THE REQUEST ▸
Up to and including the line with "unite(rocker, neck)", please set down the entries below exactly, starting from the first line.

======== RECORDS TO USE

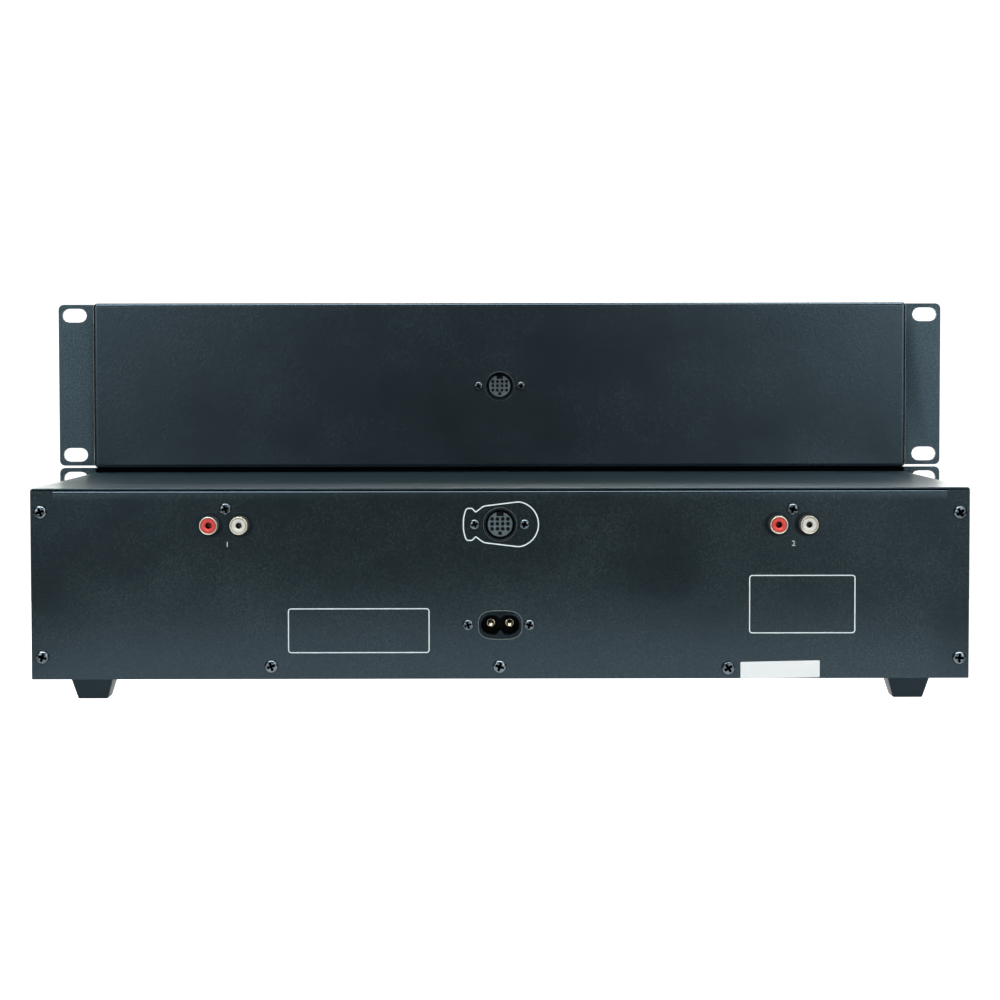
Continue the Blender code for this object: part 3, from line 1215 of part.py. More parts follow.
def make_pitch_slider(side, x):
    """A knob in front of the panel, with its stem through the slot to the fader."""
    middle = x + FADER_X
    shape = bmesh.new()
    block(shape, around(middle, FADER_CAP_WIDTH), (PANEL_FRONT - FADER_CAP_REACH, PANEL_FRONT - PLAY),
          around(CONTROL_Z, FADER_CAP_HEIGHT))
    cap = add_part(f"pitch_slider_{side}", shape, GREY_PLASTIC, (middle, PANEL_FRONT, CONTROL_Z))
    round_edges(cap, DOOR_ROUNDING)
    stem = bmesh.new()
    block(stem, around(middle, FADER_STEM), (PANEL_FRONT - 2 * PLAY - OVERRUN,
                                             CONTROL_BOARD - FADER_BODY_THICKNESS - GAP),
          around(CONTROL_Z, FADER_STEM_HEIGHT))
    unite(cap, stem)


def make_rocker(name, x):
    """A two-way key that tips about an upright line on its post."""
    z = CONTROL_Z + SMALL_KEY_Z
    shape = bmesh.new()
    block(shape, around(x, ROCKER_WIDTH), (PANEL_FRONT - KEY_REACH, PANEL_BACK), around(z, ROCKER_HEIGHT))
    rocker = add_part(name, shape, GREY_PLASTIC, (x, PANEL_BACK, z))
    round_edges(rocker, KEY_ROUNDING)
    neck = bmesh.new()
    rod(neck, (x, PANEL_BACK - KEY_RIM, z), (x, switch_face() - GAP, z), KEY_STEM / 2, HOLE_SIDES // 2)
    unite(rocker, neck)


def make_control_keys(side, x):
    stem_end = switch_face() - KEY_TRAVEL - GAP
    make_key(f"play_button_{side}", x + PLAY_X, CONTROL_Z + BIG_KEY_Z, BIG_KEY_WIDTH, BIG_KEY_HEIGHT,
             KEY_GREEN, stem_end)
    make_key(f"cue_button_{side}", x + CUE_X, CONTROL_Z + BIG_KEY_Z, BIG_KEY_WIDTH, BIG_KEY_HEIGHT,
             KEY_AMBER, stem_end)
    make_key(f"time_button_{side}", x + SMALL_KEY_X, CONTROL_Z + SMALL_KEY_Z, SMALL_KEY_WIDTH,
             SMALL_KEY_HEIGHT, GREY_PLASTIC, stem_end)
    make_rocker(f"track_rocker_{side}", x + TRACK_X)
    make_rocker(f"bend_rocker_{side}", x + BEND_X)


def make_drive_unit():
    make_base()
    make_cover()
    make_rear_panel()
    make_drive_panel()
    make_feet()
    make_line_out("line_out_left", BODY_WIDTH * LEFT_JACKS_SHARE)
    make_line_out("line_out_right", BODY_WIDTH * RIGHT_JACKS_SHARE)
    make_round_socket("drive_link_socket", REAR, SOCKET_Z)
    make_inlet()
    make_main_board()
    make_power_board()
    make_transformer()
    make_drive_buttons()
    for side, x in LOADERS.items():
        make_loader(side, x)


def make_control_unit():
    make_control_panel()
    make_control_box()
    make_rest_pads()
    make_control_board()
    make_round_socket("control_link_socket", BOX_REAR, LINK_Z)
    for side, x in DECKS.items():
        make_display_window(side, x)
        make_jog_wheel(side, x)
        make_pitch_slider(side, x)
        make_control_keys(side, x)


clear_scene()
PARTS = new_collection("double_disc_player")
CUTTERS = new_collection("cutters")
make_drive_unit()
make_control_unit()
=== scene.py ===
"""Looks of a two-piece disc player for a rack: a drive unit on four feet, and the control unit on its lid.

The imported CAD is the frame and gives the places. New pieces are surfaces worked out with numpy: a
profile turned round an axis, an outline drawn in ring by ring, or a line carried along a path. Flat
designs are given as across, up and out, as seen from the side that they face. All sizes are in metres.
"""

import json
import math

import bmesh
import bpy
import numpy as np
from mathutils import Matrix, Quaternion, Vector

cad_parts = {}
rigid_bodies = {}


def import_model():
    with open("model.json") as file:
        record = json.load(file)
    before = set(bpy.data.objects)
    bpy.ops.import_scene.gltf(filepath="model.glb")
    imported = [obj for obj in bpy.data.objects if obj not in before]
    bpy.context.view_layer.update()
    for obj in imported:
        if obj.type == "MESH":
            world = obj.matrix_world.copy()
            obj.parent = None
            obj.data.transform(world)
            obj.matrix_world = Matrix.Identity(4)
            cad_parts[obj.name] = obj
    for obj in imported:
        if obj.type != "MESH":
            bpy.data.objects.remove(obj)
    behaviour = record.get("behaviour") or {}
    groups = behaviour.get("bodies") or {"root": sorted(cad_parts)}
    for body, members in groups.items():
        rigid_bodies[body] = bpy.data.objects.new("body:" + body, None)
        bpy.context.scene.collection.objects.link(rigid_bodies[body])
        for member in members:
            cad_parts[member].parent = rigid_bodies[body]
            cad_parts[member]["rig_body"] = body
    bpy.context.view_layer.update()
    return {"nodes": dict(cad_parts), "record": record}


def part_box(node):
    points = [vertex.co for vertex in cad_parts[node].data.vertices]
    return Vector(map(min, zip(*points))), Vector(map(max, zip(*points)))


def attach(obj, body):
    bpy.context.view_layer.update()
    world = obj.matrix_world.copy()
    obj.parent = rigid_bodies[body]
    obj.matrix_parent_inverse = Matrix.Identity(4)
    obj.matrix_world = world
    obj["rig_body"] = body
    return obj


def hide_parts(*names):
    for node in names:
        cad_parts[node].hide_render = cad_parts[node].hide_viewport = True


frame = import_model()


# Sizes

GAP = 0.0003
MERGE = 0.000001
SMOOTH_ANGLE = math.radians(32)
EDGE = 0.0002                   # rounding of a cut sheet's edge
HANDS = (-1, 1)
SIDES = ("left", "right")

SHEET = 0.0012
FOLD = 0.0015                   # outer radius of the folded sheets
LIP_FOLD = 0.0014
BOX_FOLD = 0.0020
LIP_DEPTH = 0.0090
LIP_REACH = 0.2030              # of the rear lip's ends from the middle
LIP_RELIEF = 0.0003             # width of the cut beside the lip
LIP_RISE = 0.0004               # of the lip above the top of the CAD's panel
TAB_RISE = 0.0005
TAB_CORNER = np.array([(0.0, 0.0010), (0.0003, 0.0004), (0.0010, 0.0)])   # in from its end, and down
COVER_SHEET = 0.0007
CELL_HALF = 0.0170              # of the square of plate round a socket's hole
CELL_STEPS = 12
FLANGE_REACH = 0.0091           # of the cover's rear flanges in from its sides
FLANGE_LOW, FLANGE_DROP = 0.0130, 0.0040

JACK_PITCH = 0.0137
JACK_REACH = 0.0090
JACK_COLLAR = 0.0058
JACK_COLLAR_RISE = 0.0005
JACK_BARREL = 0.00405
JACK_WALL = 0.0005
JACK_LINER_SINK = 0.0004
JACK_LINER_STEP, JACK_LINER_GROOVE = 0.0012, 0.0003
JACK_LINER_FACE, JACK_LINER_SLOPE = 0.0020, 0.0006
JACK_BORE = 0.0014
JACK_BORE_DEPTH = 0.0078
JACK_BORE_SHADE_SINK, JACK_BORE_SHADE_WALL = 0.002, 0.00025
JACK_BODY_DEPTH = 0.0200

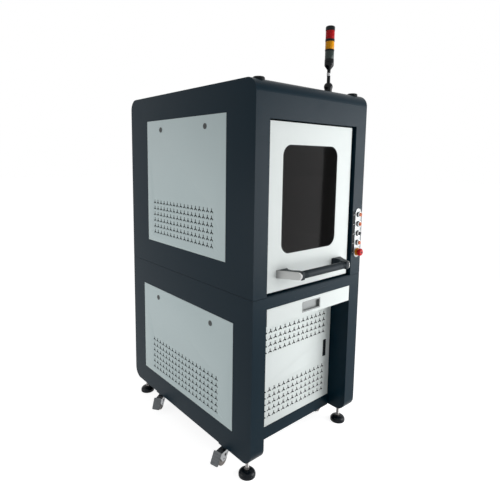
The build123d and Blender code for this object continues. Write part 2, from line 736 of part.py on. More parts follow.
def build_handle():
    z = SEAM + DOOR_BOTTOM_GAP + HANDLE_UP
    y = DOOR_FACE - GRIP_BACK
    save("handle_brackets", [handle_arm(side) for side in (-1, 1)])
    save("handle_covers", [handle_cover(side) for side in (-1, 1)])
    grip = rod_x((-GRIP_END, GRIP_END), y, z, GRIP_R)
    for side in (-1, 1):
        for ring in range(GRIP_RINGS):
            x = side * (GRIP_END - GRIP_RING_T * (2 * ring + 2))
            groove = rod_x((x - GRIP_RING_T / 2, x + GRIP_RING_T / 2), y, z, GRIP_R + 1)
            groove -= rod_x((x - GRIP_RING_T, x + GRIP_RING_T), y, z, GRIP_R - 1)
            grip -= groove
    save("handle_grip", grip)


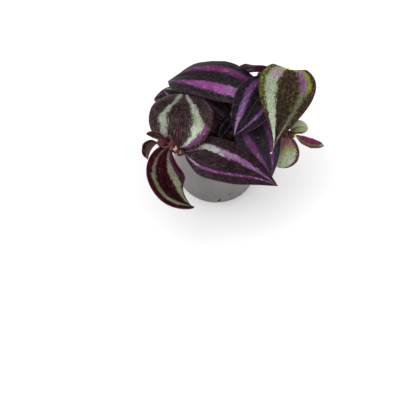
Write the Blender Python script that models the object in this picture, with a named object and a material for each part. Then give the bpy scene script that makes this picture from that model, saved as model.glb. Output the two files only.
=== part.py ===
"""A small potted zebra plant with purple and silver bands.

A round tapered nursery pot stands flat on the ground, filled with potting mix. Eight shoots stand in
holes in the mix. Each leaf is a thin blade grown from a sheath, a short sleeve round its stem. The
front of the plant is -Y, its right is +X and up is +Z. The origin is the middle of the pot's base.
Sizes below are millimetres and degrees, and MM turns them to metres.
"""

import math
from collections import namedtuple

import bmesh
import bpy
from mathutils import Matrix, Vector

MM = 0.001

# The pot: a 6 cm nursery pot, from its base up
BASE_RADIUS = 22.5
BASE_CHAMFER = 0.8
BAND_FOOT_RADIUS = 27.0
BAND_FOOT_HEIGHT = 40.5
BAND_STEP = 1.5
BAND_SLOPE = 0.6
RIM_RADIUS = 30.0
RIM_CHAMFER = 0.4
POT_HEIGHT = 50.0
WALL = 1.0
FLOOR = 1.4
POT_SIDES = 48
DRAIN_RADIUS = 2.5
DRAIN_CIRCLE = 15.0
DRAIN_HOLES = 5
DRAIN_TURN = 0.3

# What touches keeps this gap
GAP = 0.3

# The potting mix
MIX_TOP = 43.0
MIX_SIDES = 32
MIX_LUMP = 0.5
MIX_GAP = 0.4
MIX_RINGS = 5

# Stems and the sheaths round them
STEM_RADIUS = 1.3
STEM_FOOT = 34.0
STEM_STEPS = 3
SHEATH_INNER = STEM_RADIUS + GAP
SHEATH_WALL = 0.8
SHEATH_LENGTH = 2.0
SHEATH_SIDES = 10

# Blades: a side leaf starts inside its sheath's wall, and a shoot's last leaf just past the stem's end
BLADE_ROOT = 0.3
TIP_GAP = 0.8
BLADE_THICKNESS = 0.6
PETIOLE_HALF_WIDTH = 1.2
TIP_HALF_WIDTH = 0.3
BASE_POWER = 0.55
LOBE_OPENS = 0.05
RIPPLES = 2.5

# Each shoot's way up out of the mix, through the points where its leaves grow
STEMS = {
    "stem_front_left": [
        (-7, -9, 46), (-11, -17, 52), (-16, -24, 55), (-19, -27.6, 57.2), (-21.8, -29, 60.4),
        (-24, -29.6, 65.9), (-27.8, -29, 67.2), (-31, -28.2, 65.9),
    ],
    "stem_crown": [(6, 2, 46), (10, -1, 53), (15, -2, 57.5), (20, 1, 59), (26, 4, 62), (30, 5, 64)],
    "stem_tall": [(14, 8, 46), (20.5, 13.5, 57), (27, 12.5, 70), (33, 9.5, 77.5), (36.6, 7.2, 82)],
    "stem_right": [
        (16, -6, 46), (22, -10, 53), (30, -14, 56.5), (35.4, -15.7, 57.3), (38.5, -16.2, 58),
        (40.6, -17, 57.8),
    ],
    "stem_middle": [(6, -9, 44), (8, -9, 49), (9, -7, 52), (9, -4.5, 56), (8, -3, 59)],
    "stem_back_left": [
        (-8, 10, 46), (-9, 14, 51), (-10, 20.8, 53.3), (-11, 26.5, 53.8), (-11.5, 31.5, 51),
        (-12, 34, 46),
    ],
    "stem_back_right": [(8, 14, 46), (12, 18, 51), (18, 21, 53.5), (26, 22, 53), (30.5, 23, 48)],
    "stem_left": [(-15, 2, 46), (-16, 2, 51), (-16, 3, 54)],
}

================

FINAL RESULT ▸
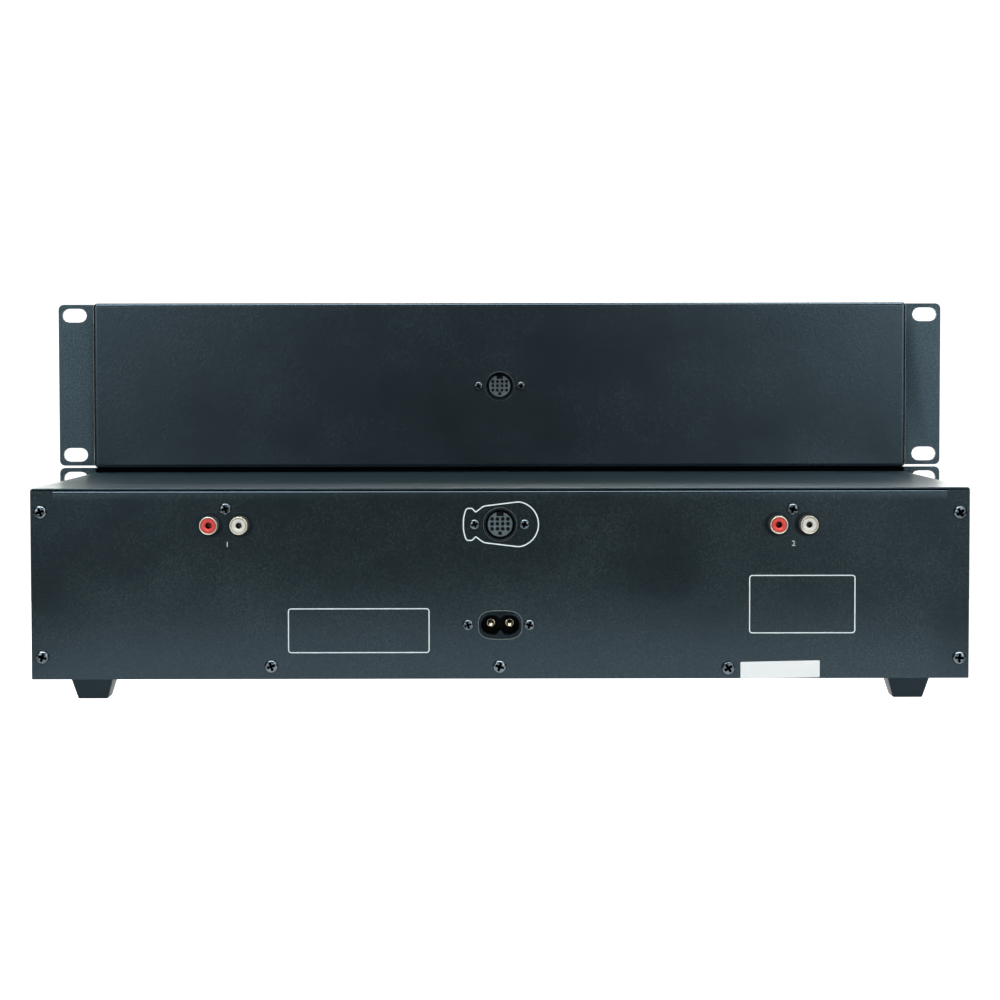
Continue the Blender code for this object: part 3, from line 1215 of part.py. More parts follow.
def make_pitch_slider(side, x):
    """A knob in front of the panel, with its stem through the slot to the fader."""
    middle = x + FADER_X
    shape = bmesh.new()
    block(shape, around(middle, FADER_CAP_WIDTH), (PANEL_FRONT - FADER_CAP_REACH, PANEL_FRONT - PLAY),
          around(CONTROL_Z, FADER_CAP_HEIGHT))
    cap = add_part(f"pitch_slider_{side}", shape, GREY_PLASTIC, (middle, PANEL_FRONT, CONTROL_Z))
    round_edges(cap, DOOR_ROUNDING)
    stem = bmesh.new()
    block(stem, around(middle, FADER_STEM), (PANEL_FRONT - 2 * PLAY - OVERRUN,
                                             CONTROL_BOARD - FADER_BODY_THICKNESS - GAP),
          around(CONTROL_Z, FADER_STEM_HEIGHT))
    unite(cap, stem)


def make_rocker(name, x):
    """A two-way key that tips about an upright line on its post."""
    z = CONTROL_Z + SMALL_KEY_Z
    shape = bmesh.new()
    block(shape, around(x, ROCKER_WIDTH), (PANEL_FRONT - KEY_REACH, PANEL_BACK), around(z, ROCKER_HEIGHT))
    rocker = add_part(name, shape, GREY_PLASTIC, (x, PANEL_BACK, z))
    round_edges(rocker, KEY_ROUNDING)
    neck = bmesh.new()
    rod(neck, (x, PANEL_BACK - KEY_RIM, z), (x, switch_face() - GAP, z), KEY_STEM / 2, HOLE_SIDES // 2)
    unite(rocker, neck)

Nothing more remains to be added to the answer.